Terminator runs against Windows UI Automation and the macOS Accessibility API. The diff layer in ui_tree_diff.rs operates on serialized accessibility-tree text, so the same bounds-stripping behavior applies on both platforms. The selector engine in selector.rs is also platform-neutral.
How is this different from Playwright trace viewer or Cypress snapshot tests?
Playwright and Cypress operate on the browser DOM. Their snapshots are HTML or screenshots and are limited to what runs inside Chromium or WebKit. Terminator operates on the OS accessibility tree, so the same selectors and the same diff machinery cover Chrome, Excel, Slack, Photoshop, and any other native app the OS exposes via UIA or AX. There is no DOM, so there is no need to skip animations, debounce hover states, or pin the viewport.

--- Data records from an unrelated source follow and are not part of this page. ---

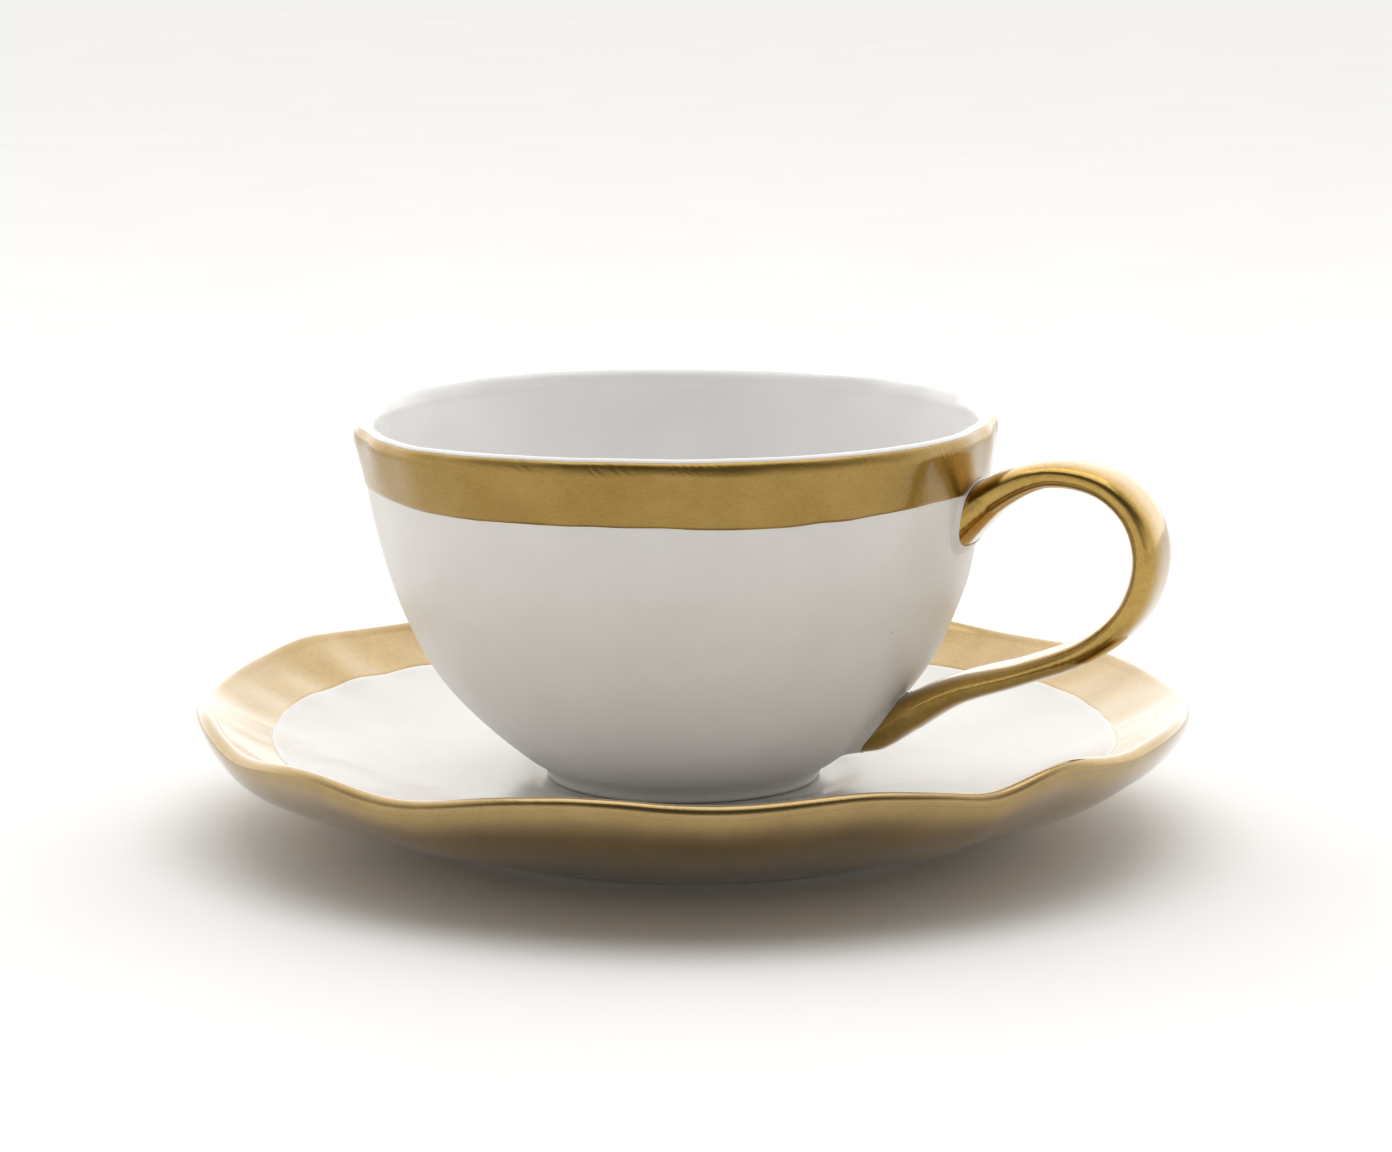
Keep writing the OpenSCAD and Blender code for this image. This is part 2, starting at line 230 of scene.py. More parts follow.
def saucer_outline():
    """The plate's outline from its foot ring outwards and back: underside, rim, slope and well."""
    clay_r = SAUCER_R - (GAP + GOLD_T)
    lip_z = SAUCER_H - EDGE_ROLL_R
    under = bezier([[FOOT_RING_R, PLATE_UNDER], [56.8, 5], [SAUCER_R - 1.3, 11.6], [clay_r, lip_z]], 90)
    turn = np.linspace(0, math.pi / 2, 20)[:, None]
    roll = np.array([clay_r - EDGE_ROLL_R, lip_z]) + EDGE_ROLL_R * np.hstack([np.cos(turn), np.sin(turn)])
    slope_top = [CREST_R - 1.6, SAUCER_H - 1.2]
    shoulder = bezier([roll[-1], [CREST_R - 0.4, SAUCER_H], [CREST_R - 1.0, SAUCER_H - 0.8], slope_top], 14)
    shelf_z = WELL_Z + WELL_DEPTH
    slope = bezier([[WELL_R + 5, shelf_z], [WELL_R + 30, shelf_z], [CREST_R - 12, 13.4], slope_top], 110)
    well = bezier([[WELL_R + 5, shelf_z], [WELL_R + 1, shelf_z], [WELL_R + 0.6, WELL_Z],
                   [WELL_R - 2.6, WELL_Z]], 24)
    return under, chain(roll, shoulder), slope[::-1], well


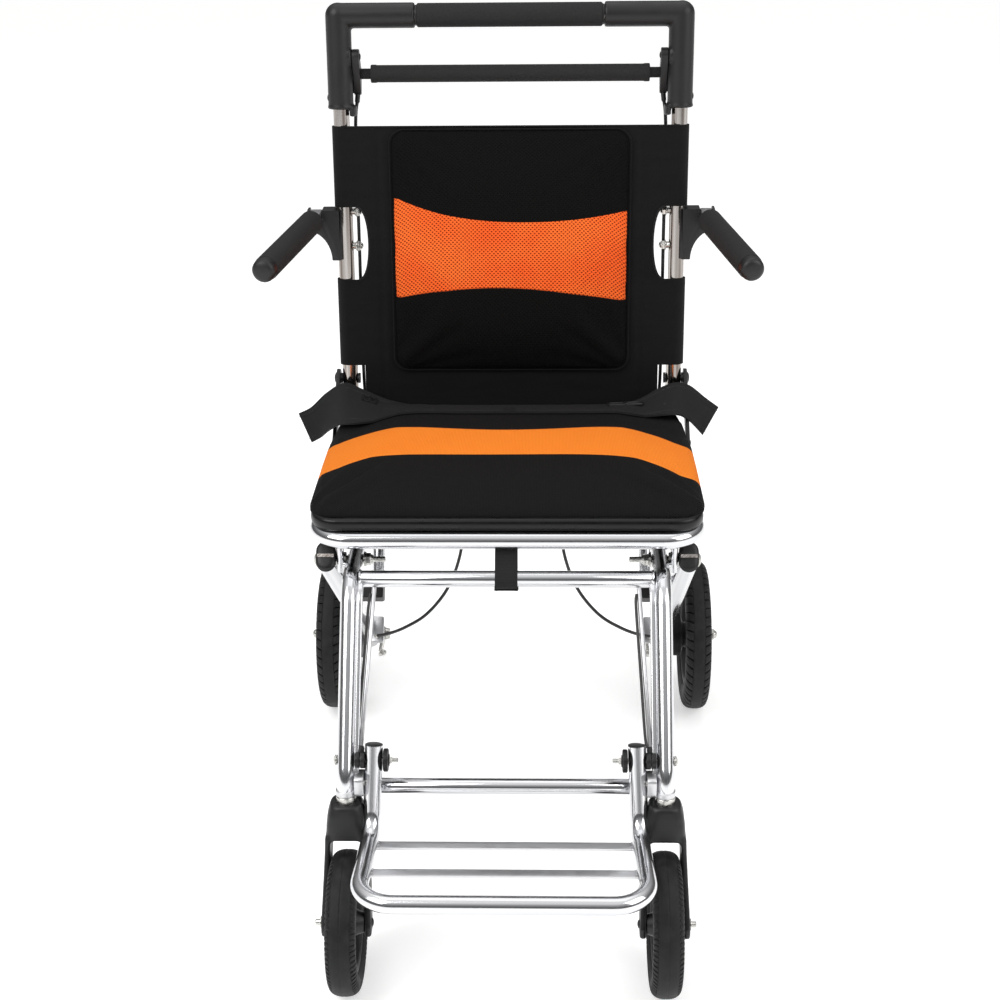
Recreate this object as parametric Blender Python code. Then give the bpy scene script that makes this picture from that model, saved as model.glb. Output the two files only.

What format does the snapshot use?
Two formats are supported, detected from the input. JSON snapshots get parsed and have the id and element_id fields removed via tree walk. Compact YAML snapshots (lines that look like '- [Button] Submit #id123 (bounds: [10,20,100,30], focusable)') get cleaned with the two regexes above. Both paths converge on the line-diff step, so you can choose the format your test pipeline already serializes.
Where can I read the actual code?
The differ lives at crates/terminator/src/ui_tree_diff.rs in mediar-ai/terminator on GitHub. The unit test test_simple_ui_tree_diff_yaml_bounds_change_no_diff at lines 202-212 specifically asserts that a Reply button moving from y:961 to y:1079 (118 pixels down) produces no diff. Run cargo test --package terminator ui_tree_diff to see it pass locally.
Does it ignore everything that changes? How will I catch real bugs?
Only volatile fields are stripped: synthetic IDs that change every run and absolute coordinate rectangles. Role, name, value, focusability, and tree shape all stay in the diff. So a button renamed from Submit to Send, a checkbox that loses its enabled state, or a missing list item all show up as added or removed lines prefixed with + or -. The test_simple_ui_tree_diff_yaml_with_changes test demonstrates this for both a window title swap and a button label swap.